THE RECORDS:
-----
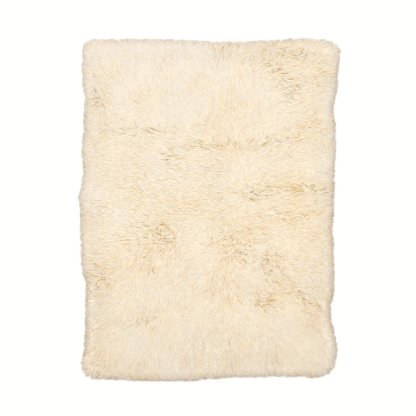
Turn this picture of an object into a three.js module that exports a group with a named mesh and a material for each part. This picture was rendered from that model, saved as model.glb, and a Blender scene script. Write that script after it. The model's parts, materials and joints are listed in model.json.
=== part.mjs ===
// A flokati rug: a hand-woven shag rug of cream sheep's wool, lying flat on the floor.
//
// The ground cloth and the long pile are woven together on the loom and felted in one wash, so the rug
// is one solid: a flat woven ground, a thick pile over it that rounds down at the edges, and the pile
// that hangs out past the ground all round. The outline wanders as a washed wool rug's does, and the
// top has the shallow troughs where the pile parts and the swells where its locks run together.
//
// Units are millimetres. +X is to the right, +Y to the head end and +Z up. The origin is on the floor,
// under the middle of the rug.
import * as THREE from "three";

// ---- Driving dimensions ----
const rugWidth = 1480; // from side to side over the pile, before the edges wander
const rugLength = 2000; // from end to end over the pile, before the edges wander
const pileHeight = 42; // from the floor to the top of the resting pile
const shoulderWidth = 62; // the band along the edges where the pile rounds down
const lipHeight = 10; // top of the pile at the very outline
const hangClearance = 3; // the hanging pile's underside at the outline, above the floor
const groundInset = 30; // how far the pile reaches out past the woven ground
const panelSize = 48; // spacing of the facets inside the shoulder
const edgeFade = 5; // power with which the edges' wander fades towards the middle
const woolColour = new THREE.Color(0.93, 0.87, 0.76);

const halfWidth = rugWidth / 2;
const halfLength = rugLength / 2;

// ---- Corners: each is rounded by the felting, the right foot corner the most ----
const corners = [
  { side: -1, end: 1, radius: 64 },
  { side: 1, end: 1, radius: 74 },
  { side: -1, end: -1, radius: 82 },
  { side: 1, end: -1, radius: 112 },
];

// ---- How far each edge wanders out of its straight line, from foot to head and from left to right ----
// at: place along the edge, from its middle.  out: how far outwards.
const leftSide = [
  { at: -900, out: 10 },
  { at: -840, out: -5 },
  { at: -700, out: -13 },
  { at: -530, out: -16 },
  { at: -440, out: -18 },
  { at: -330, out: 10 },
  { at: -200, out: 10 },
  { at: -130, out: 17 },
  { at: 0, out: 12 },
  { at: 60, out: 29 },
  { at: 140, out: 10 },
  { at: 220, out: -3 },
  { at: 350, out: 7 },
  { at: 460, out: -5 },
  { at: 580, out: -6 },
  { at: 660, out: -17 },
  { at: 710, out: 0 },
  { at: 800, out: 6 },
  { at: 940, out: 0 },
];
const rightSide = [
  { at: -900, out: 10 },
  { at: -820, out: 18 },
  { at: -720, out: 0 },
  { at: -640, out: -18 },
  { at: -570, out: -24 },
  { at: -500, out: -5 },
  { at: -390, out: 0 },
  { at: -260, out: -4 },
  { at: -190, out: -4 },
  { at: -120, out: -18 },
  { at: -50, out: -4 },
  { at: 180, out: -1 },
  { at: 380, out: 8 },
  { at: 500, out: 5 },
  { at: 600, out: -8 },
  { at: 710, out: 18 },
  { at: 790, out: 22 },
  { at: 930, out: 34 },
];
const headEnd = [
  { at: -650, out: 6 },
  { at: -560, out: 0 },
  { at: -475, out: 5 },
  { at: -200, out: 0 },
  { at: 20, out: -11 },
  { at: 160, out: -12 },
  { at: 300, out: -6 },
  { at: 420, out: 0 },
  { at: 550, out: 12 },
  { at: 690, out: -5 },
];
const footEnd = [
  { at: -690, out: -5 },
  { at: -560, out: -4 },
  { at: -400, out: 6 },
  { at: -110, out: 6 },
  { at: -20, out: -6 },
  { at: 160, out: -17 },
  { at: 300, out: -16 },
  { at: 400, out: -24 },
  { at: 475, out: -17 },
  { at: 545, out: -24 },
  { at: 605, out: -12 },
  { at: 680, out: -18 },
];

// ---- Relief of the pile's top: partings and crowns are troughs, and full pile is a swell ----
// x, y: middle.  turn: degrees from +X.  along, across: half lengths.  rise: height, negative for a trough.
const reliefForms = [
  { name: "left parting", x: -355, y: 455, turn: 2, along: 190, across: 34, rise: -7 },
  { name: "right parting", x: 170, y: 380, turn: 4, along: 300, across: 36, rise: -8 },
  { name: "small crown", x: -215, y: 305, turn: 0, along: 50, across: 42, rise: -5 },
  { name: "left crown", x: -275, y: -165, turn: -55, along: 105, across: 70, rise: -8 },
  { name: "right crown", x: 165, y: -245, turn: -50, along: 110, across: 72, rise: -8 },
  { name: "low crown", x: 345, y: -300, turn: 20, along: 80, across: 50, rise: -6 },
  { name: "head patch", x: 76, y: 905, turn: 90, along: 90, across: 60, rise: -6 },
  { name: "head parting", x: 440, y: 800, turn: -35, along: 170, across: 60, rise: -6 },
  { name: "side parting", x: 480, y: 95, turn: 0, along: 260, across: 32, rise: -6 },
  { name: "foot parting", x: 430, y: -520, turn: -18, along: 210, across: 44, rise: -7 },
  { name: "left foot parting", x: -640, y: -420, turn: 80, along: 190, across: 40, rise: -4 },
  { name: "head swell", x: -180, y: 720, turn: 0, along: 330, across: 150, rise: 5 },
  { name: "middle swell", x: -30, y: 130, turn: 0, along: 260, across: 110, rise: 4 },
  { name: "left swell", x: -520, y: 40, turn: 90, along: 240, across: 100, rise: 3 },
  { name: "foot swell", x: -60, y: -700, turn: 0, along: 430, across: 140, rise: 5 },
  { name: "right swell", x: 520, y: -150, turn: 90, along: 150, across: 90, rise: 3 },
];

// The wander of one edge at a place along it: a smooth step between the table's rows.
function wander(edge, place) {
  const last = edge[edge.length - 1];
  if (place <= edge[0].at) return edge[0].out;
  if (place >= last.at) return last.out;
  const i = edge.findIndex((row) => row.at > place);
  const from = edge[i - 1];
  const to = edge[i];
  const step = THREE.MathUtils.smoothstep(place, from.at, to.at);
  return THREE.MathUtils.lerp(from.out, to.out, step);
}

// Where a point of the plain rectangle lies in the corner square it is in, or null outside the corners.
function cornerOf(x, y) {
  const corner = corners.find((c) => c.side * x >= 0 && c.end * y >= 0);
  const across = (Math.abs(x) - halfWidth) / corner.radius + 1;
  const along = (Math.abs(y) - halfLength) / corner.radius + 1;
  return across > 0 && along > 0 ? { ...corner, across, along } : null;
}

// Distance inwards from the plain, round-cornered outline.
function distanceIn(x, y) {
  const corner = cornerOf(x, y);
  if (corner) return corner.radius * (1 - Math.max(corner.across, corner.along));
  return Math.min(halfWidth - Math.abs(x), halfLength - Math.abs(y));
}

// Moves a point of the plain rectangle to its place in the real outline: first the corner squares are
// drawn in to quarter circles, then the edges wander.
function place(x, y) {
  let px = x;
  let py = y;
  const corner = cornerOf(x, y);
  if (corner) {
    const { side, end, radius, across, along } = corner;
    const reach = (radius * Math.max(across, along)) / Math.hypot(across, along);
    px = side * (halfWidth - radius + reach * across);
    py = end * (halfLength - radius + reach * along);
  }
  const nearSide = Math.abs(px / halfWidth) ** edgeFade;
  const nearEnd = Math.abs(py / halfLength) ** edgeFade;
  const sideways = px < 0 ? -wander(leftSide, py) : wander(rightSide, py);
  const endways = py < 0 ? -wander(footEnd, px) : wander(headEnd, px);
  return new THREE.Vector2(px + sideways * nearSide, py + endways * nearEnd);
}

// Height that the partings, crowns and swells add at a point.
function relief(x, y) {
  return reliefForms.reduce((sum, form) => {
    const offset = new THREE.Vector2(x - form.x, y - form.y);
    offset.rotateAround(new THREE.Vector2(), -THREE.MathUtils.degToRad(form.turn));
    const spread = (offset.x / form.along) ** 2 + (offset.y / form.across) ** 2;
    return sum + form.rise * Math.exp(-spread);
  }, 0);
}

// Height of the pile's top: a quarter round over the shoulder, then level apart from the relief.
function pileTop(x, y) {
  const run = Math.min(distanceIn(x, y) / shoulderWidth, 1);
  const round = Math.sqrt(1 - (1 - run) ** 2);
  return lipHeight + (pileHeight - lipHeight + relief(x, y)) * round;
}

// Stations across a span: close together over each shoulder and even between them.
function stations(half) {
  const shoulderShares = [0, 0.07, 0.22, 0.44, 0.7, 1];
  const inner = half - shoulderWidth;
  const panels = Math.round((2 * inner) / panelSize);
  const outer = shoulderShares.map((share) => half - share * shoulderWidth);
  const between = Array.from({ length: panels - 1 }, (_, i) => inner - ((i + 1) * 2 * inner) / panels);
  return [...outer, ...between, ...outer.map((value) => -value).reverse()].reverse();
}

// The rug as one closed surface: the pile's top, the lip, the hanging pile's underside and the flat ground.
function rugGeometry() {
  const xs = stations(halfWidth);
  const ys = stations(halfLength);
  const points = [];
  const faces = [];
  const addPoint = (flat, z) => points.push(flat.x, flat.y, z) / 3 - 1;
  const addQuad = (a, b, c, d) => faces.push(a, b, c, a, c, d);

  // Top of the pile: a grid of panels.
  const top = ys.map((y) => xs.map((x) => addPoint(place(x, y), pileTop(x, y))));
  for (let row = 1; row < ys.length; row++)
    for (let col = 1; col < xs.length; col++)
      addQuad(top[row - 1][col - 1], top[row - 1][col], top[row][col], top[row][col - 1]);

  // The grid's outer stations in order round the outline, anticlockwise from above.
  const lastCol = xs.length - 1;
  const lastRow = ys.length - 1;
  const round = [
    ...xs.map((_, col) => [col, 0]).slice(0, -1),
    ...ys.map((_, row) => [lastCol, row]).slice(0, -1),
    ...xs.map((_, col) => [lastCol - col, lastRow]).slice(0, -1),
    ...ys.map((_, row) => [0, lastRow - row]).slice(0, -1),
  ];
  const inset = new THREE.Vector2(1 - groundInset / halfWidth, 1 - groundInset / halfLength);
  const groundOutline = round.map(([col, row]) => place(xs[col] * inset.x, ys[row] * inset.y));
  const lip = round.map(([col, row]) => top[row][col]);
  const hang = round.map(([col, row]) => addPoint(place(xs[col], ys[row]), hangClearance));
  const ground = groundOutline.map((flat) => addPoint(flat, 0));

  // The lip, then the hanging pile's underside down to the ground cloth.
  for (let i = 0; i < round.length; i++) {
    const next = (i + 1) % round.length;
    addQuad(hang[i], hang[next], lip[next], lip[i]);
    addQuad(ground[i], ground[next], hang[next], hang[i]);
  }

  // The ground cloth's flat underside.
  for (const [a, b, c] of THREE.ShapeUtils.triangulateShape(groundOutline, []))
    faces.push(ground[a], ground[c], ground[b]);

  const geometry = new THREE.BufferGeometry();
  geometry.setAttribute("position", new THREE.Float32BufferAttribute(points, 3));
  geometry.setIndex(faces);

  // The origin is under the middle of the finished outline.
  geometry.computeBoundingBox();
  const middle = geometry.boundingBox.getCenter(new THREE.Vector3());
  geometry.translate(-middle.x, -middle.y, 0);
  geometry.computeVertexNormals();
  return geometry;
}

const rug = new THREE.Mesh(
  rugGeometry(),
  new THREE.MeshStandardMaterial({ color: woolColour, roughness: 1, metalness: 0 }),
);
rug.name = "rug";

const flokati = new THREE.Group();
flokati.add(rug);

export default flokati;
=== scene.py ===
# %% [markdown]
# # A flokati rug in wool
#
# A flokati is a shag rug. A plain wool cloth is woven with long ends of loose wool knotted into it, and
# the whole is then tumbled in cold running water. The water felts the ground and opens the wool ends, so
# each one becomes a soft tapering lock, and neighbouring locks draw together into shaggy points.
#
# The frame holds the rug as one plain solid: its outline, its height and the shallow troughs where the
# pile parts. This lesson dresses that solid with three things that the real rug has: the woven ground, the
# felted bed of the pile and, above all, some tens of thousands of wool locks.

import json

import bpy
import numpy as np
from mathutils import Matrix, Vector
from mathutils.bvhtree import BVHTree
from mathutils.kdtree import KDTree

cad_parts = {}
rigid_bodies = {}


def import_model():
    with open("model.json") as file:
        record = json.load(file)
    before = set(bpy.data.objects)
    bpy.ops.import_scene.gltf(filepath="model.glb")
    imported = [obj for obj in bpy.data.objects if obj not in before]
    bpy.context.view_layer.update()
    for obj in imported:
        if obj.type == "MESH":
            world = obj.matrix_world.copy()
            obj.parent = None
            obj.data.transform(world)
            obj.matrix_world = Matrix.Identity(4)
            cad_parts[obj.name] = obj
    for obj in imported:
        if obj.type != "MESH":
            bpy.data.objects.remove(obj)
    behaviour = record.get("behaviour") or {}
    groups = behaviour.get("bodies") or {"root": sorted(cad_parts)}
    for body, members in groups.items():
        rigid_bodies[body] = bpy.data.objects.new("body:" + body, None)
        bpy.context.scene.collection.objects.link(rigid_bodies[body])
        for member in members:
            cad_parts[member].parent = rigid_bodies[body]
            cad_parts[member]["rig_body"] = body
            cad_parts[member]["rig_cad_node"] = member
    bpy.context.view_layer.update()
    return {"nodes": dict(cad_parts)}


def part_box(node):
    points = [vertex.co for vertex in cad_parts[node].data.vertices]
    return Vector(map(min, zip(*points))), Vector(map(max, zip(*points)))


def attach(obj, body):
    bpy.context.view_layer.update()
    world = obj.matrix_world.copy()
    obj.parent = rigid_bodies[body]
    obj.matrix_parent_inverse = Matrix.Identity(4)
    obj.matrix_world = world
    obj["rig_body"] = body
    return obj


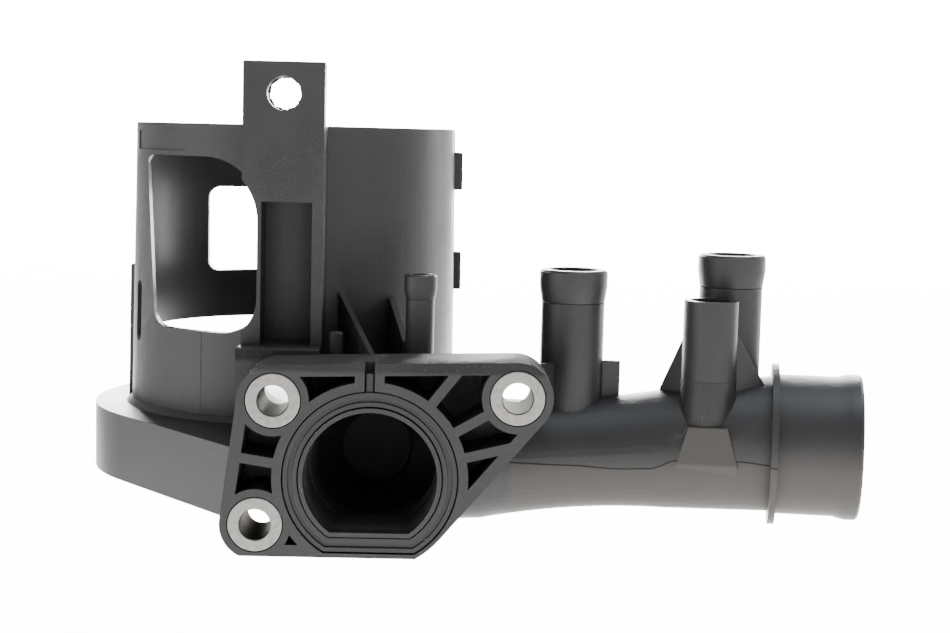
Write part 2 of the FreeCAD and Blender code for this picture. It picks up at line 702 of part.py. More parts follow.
-----
Return exactly the lines that run from the top of the listing above to the line containing "const halfLength = rugLength / 2;", please, keeping both end lines and leaving out everything else.

THE REPLY:
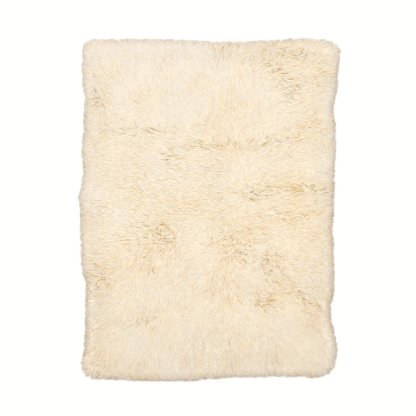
Turn this picture of an object into a three.js module that exports a group with a named mesh and a material for each part. This picture was rendered from that model, saved as model.glb, and a Blender scene script. Write that script after it. The model's parts, materials and joints are listed in model.json.
=== part.mjs ===
// A flokati rug: a hand-woven shag rug of cream sheep's wool, lying flat on the floor.
//
// The ground cloth and the long pile are woven together on the loom and felted in one wash, so the rug
// is one solid: a flat woven ground, a thick pile over it that rounds down at the edges, and the pile
// that hangs out past the ground all round. The outline wanders as a washed wool rug's does, and the
// top has the shallow troughs where the pile parts and the swells where its locks run together.
//
// Units are millimetres. +X is to the right, +Y to the head end and +Z up. The origin is on the floor,
// under the middle of the rug.
import * as THREE from "three";

// ---- Driving dimensions ----
const rugWidth = 1480; // from side to side over the pile, before the edges wander
const rugLength = 2000; // from end to end over the pile, before the edges wander
const pileHeight = 42; // from the floor to the top of the resting pile
const shoulderWidth = 62; // the band along the edges where the pile rounds down
const lipHeight = 10; // top of the pile at the very outline
const hangClearance = 3; // the hanging pile's underside at the outline, above the floor
const groundInset = 30; // how far the pile reaches out past the woven ground
const panelSize = 48; // spacing of the facets inside the shoulder
const edgeFade = 5; // power with which the edges' wander fades towards the middle
const woolColour = new THREE.Color(0.93, 0.87, 0.76);

const halfWidth = rugWidth / 2;
const halfLength = rugLength / 2;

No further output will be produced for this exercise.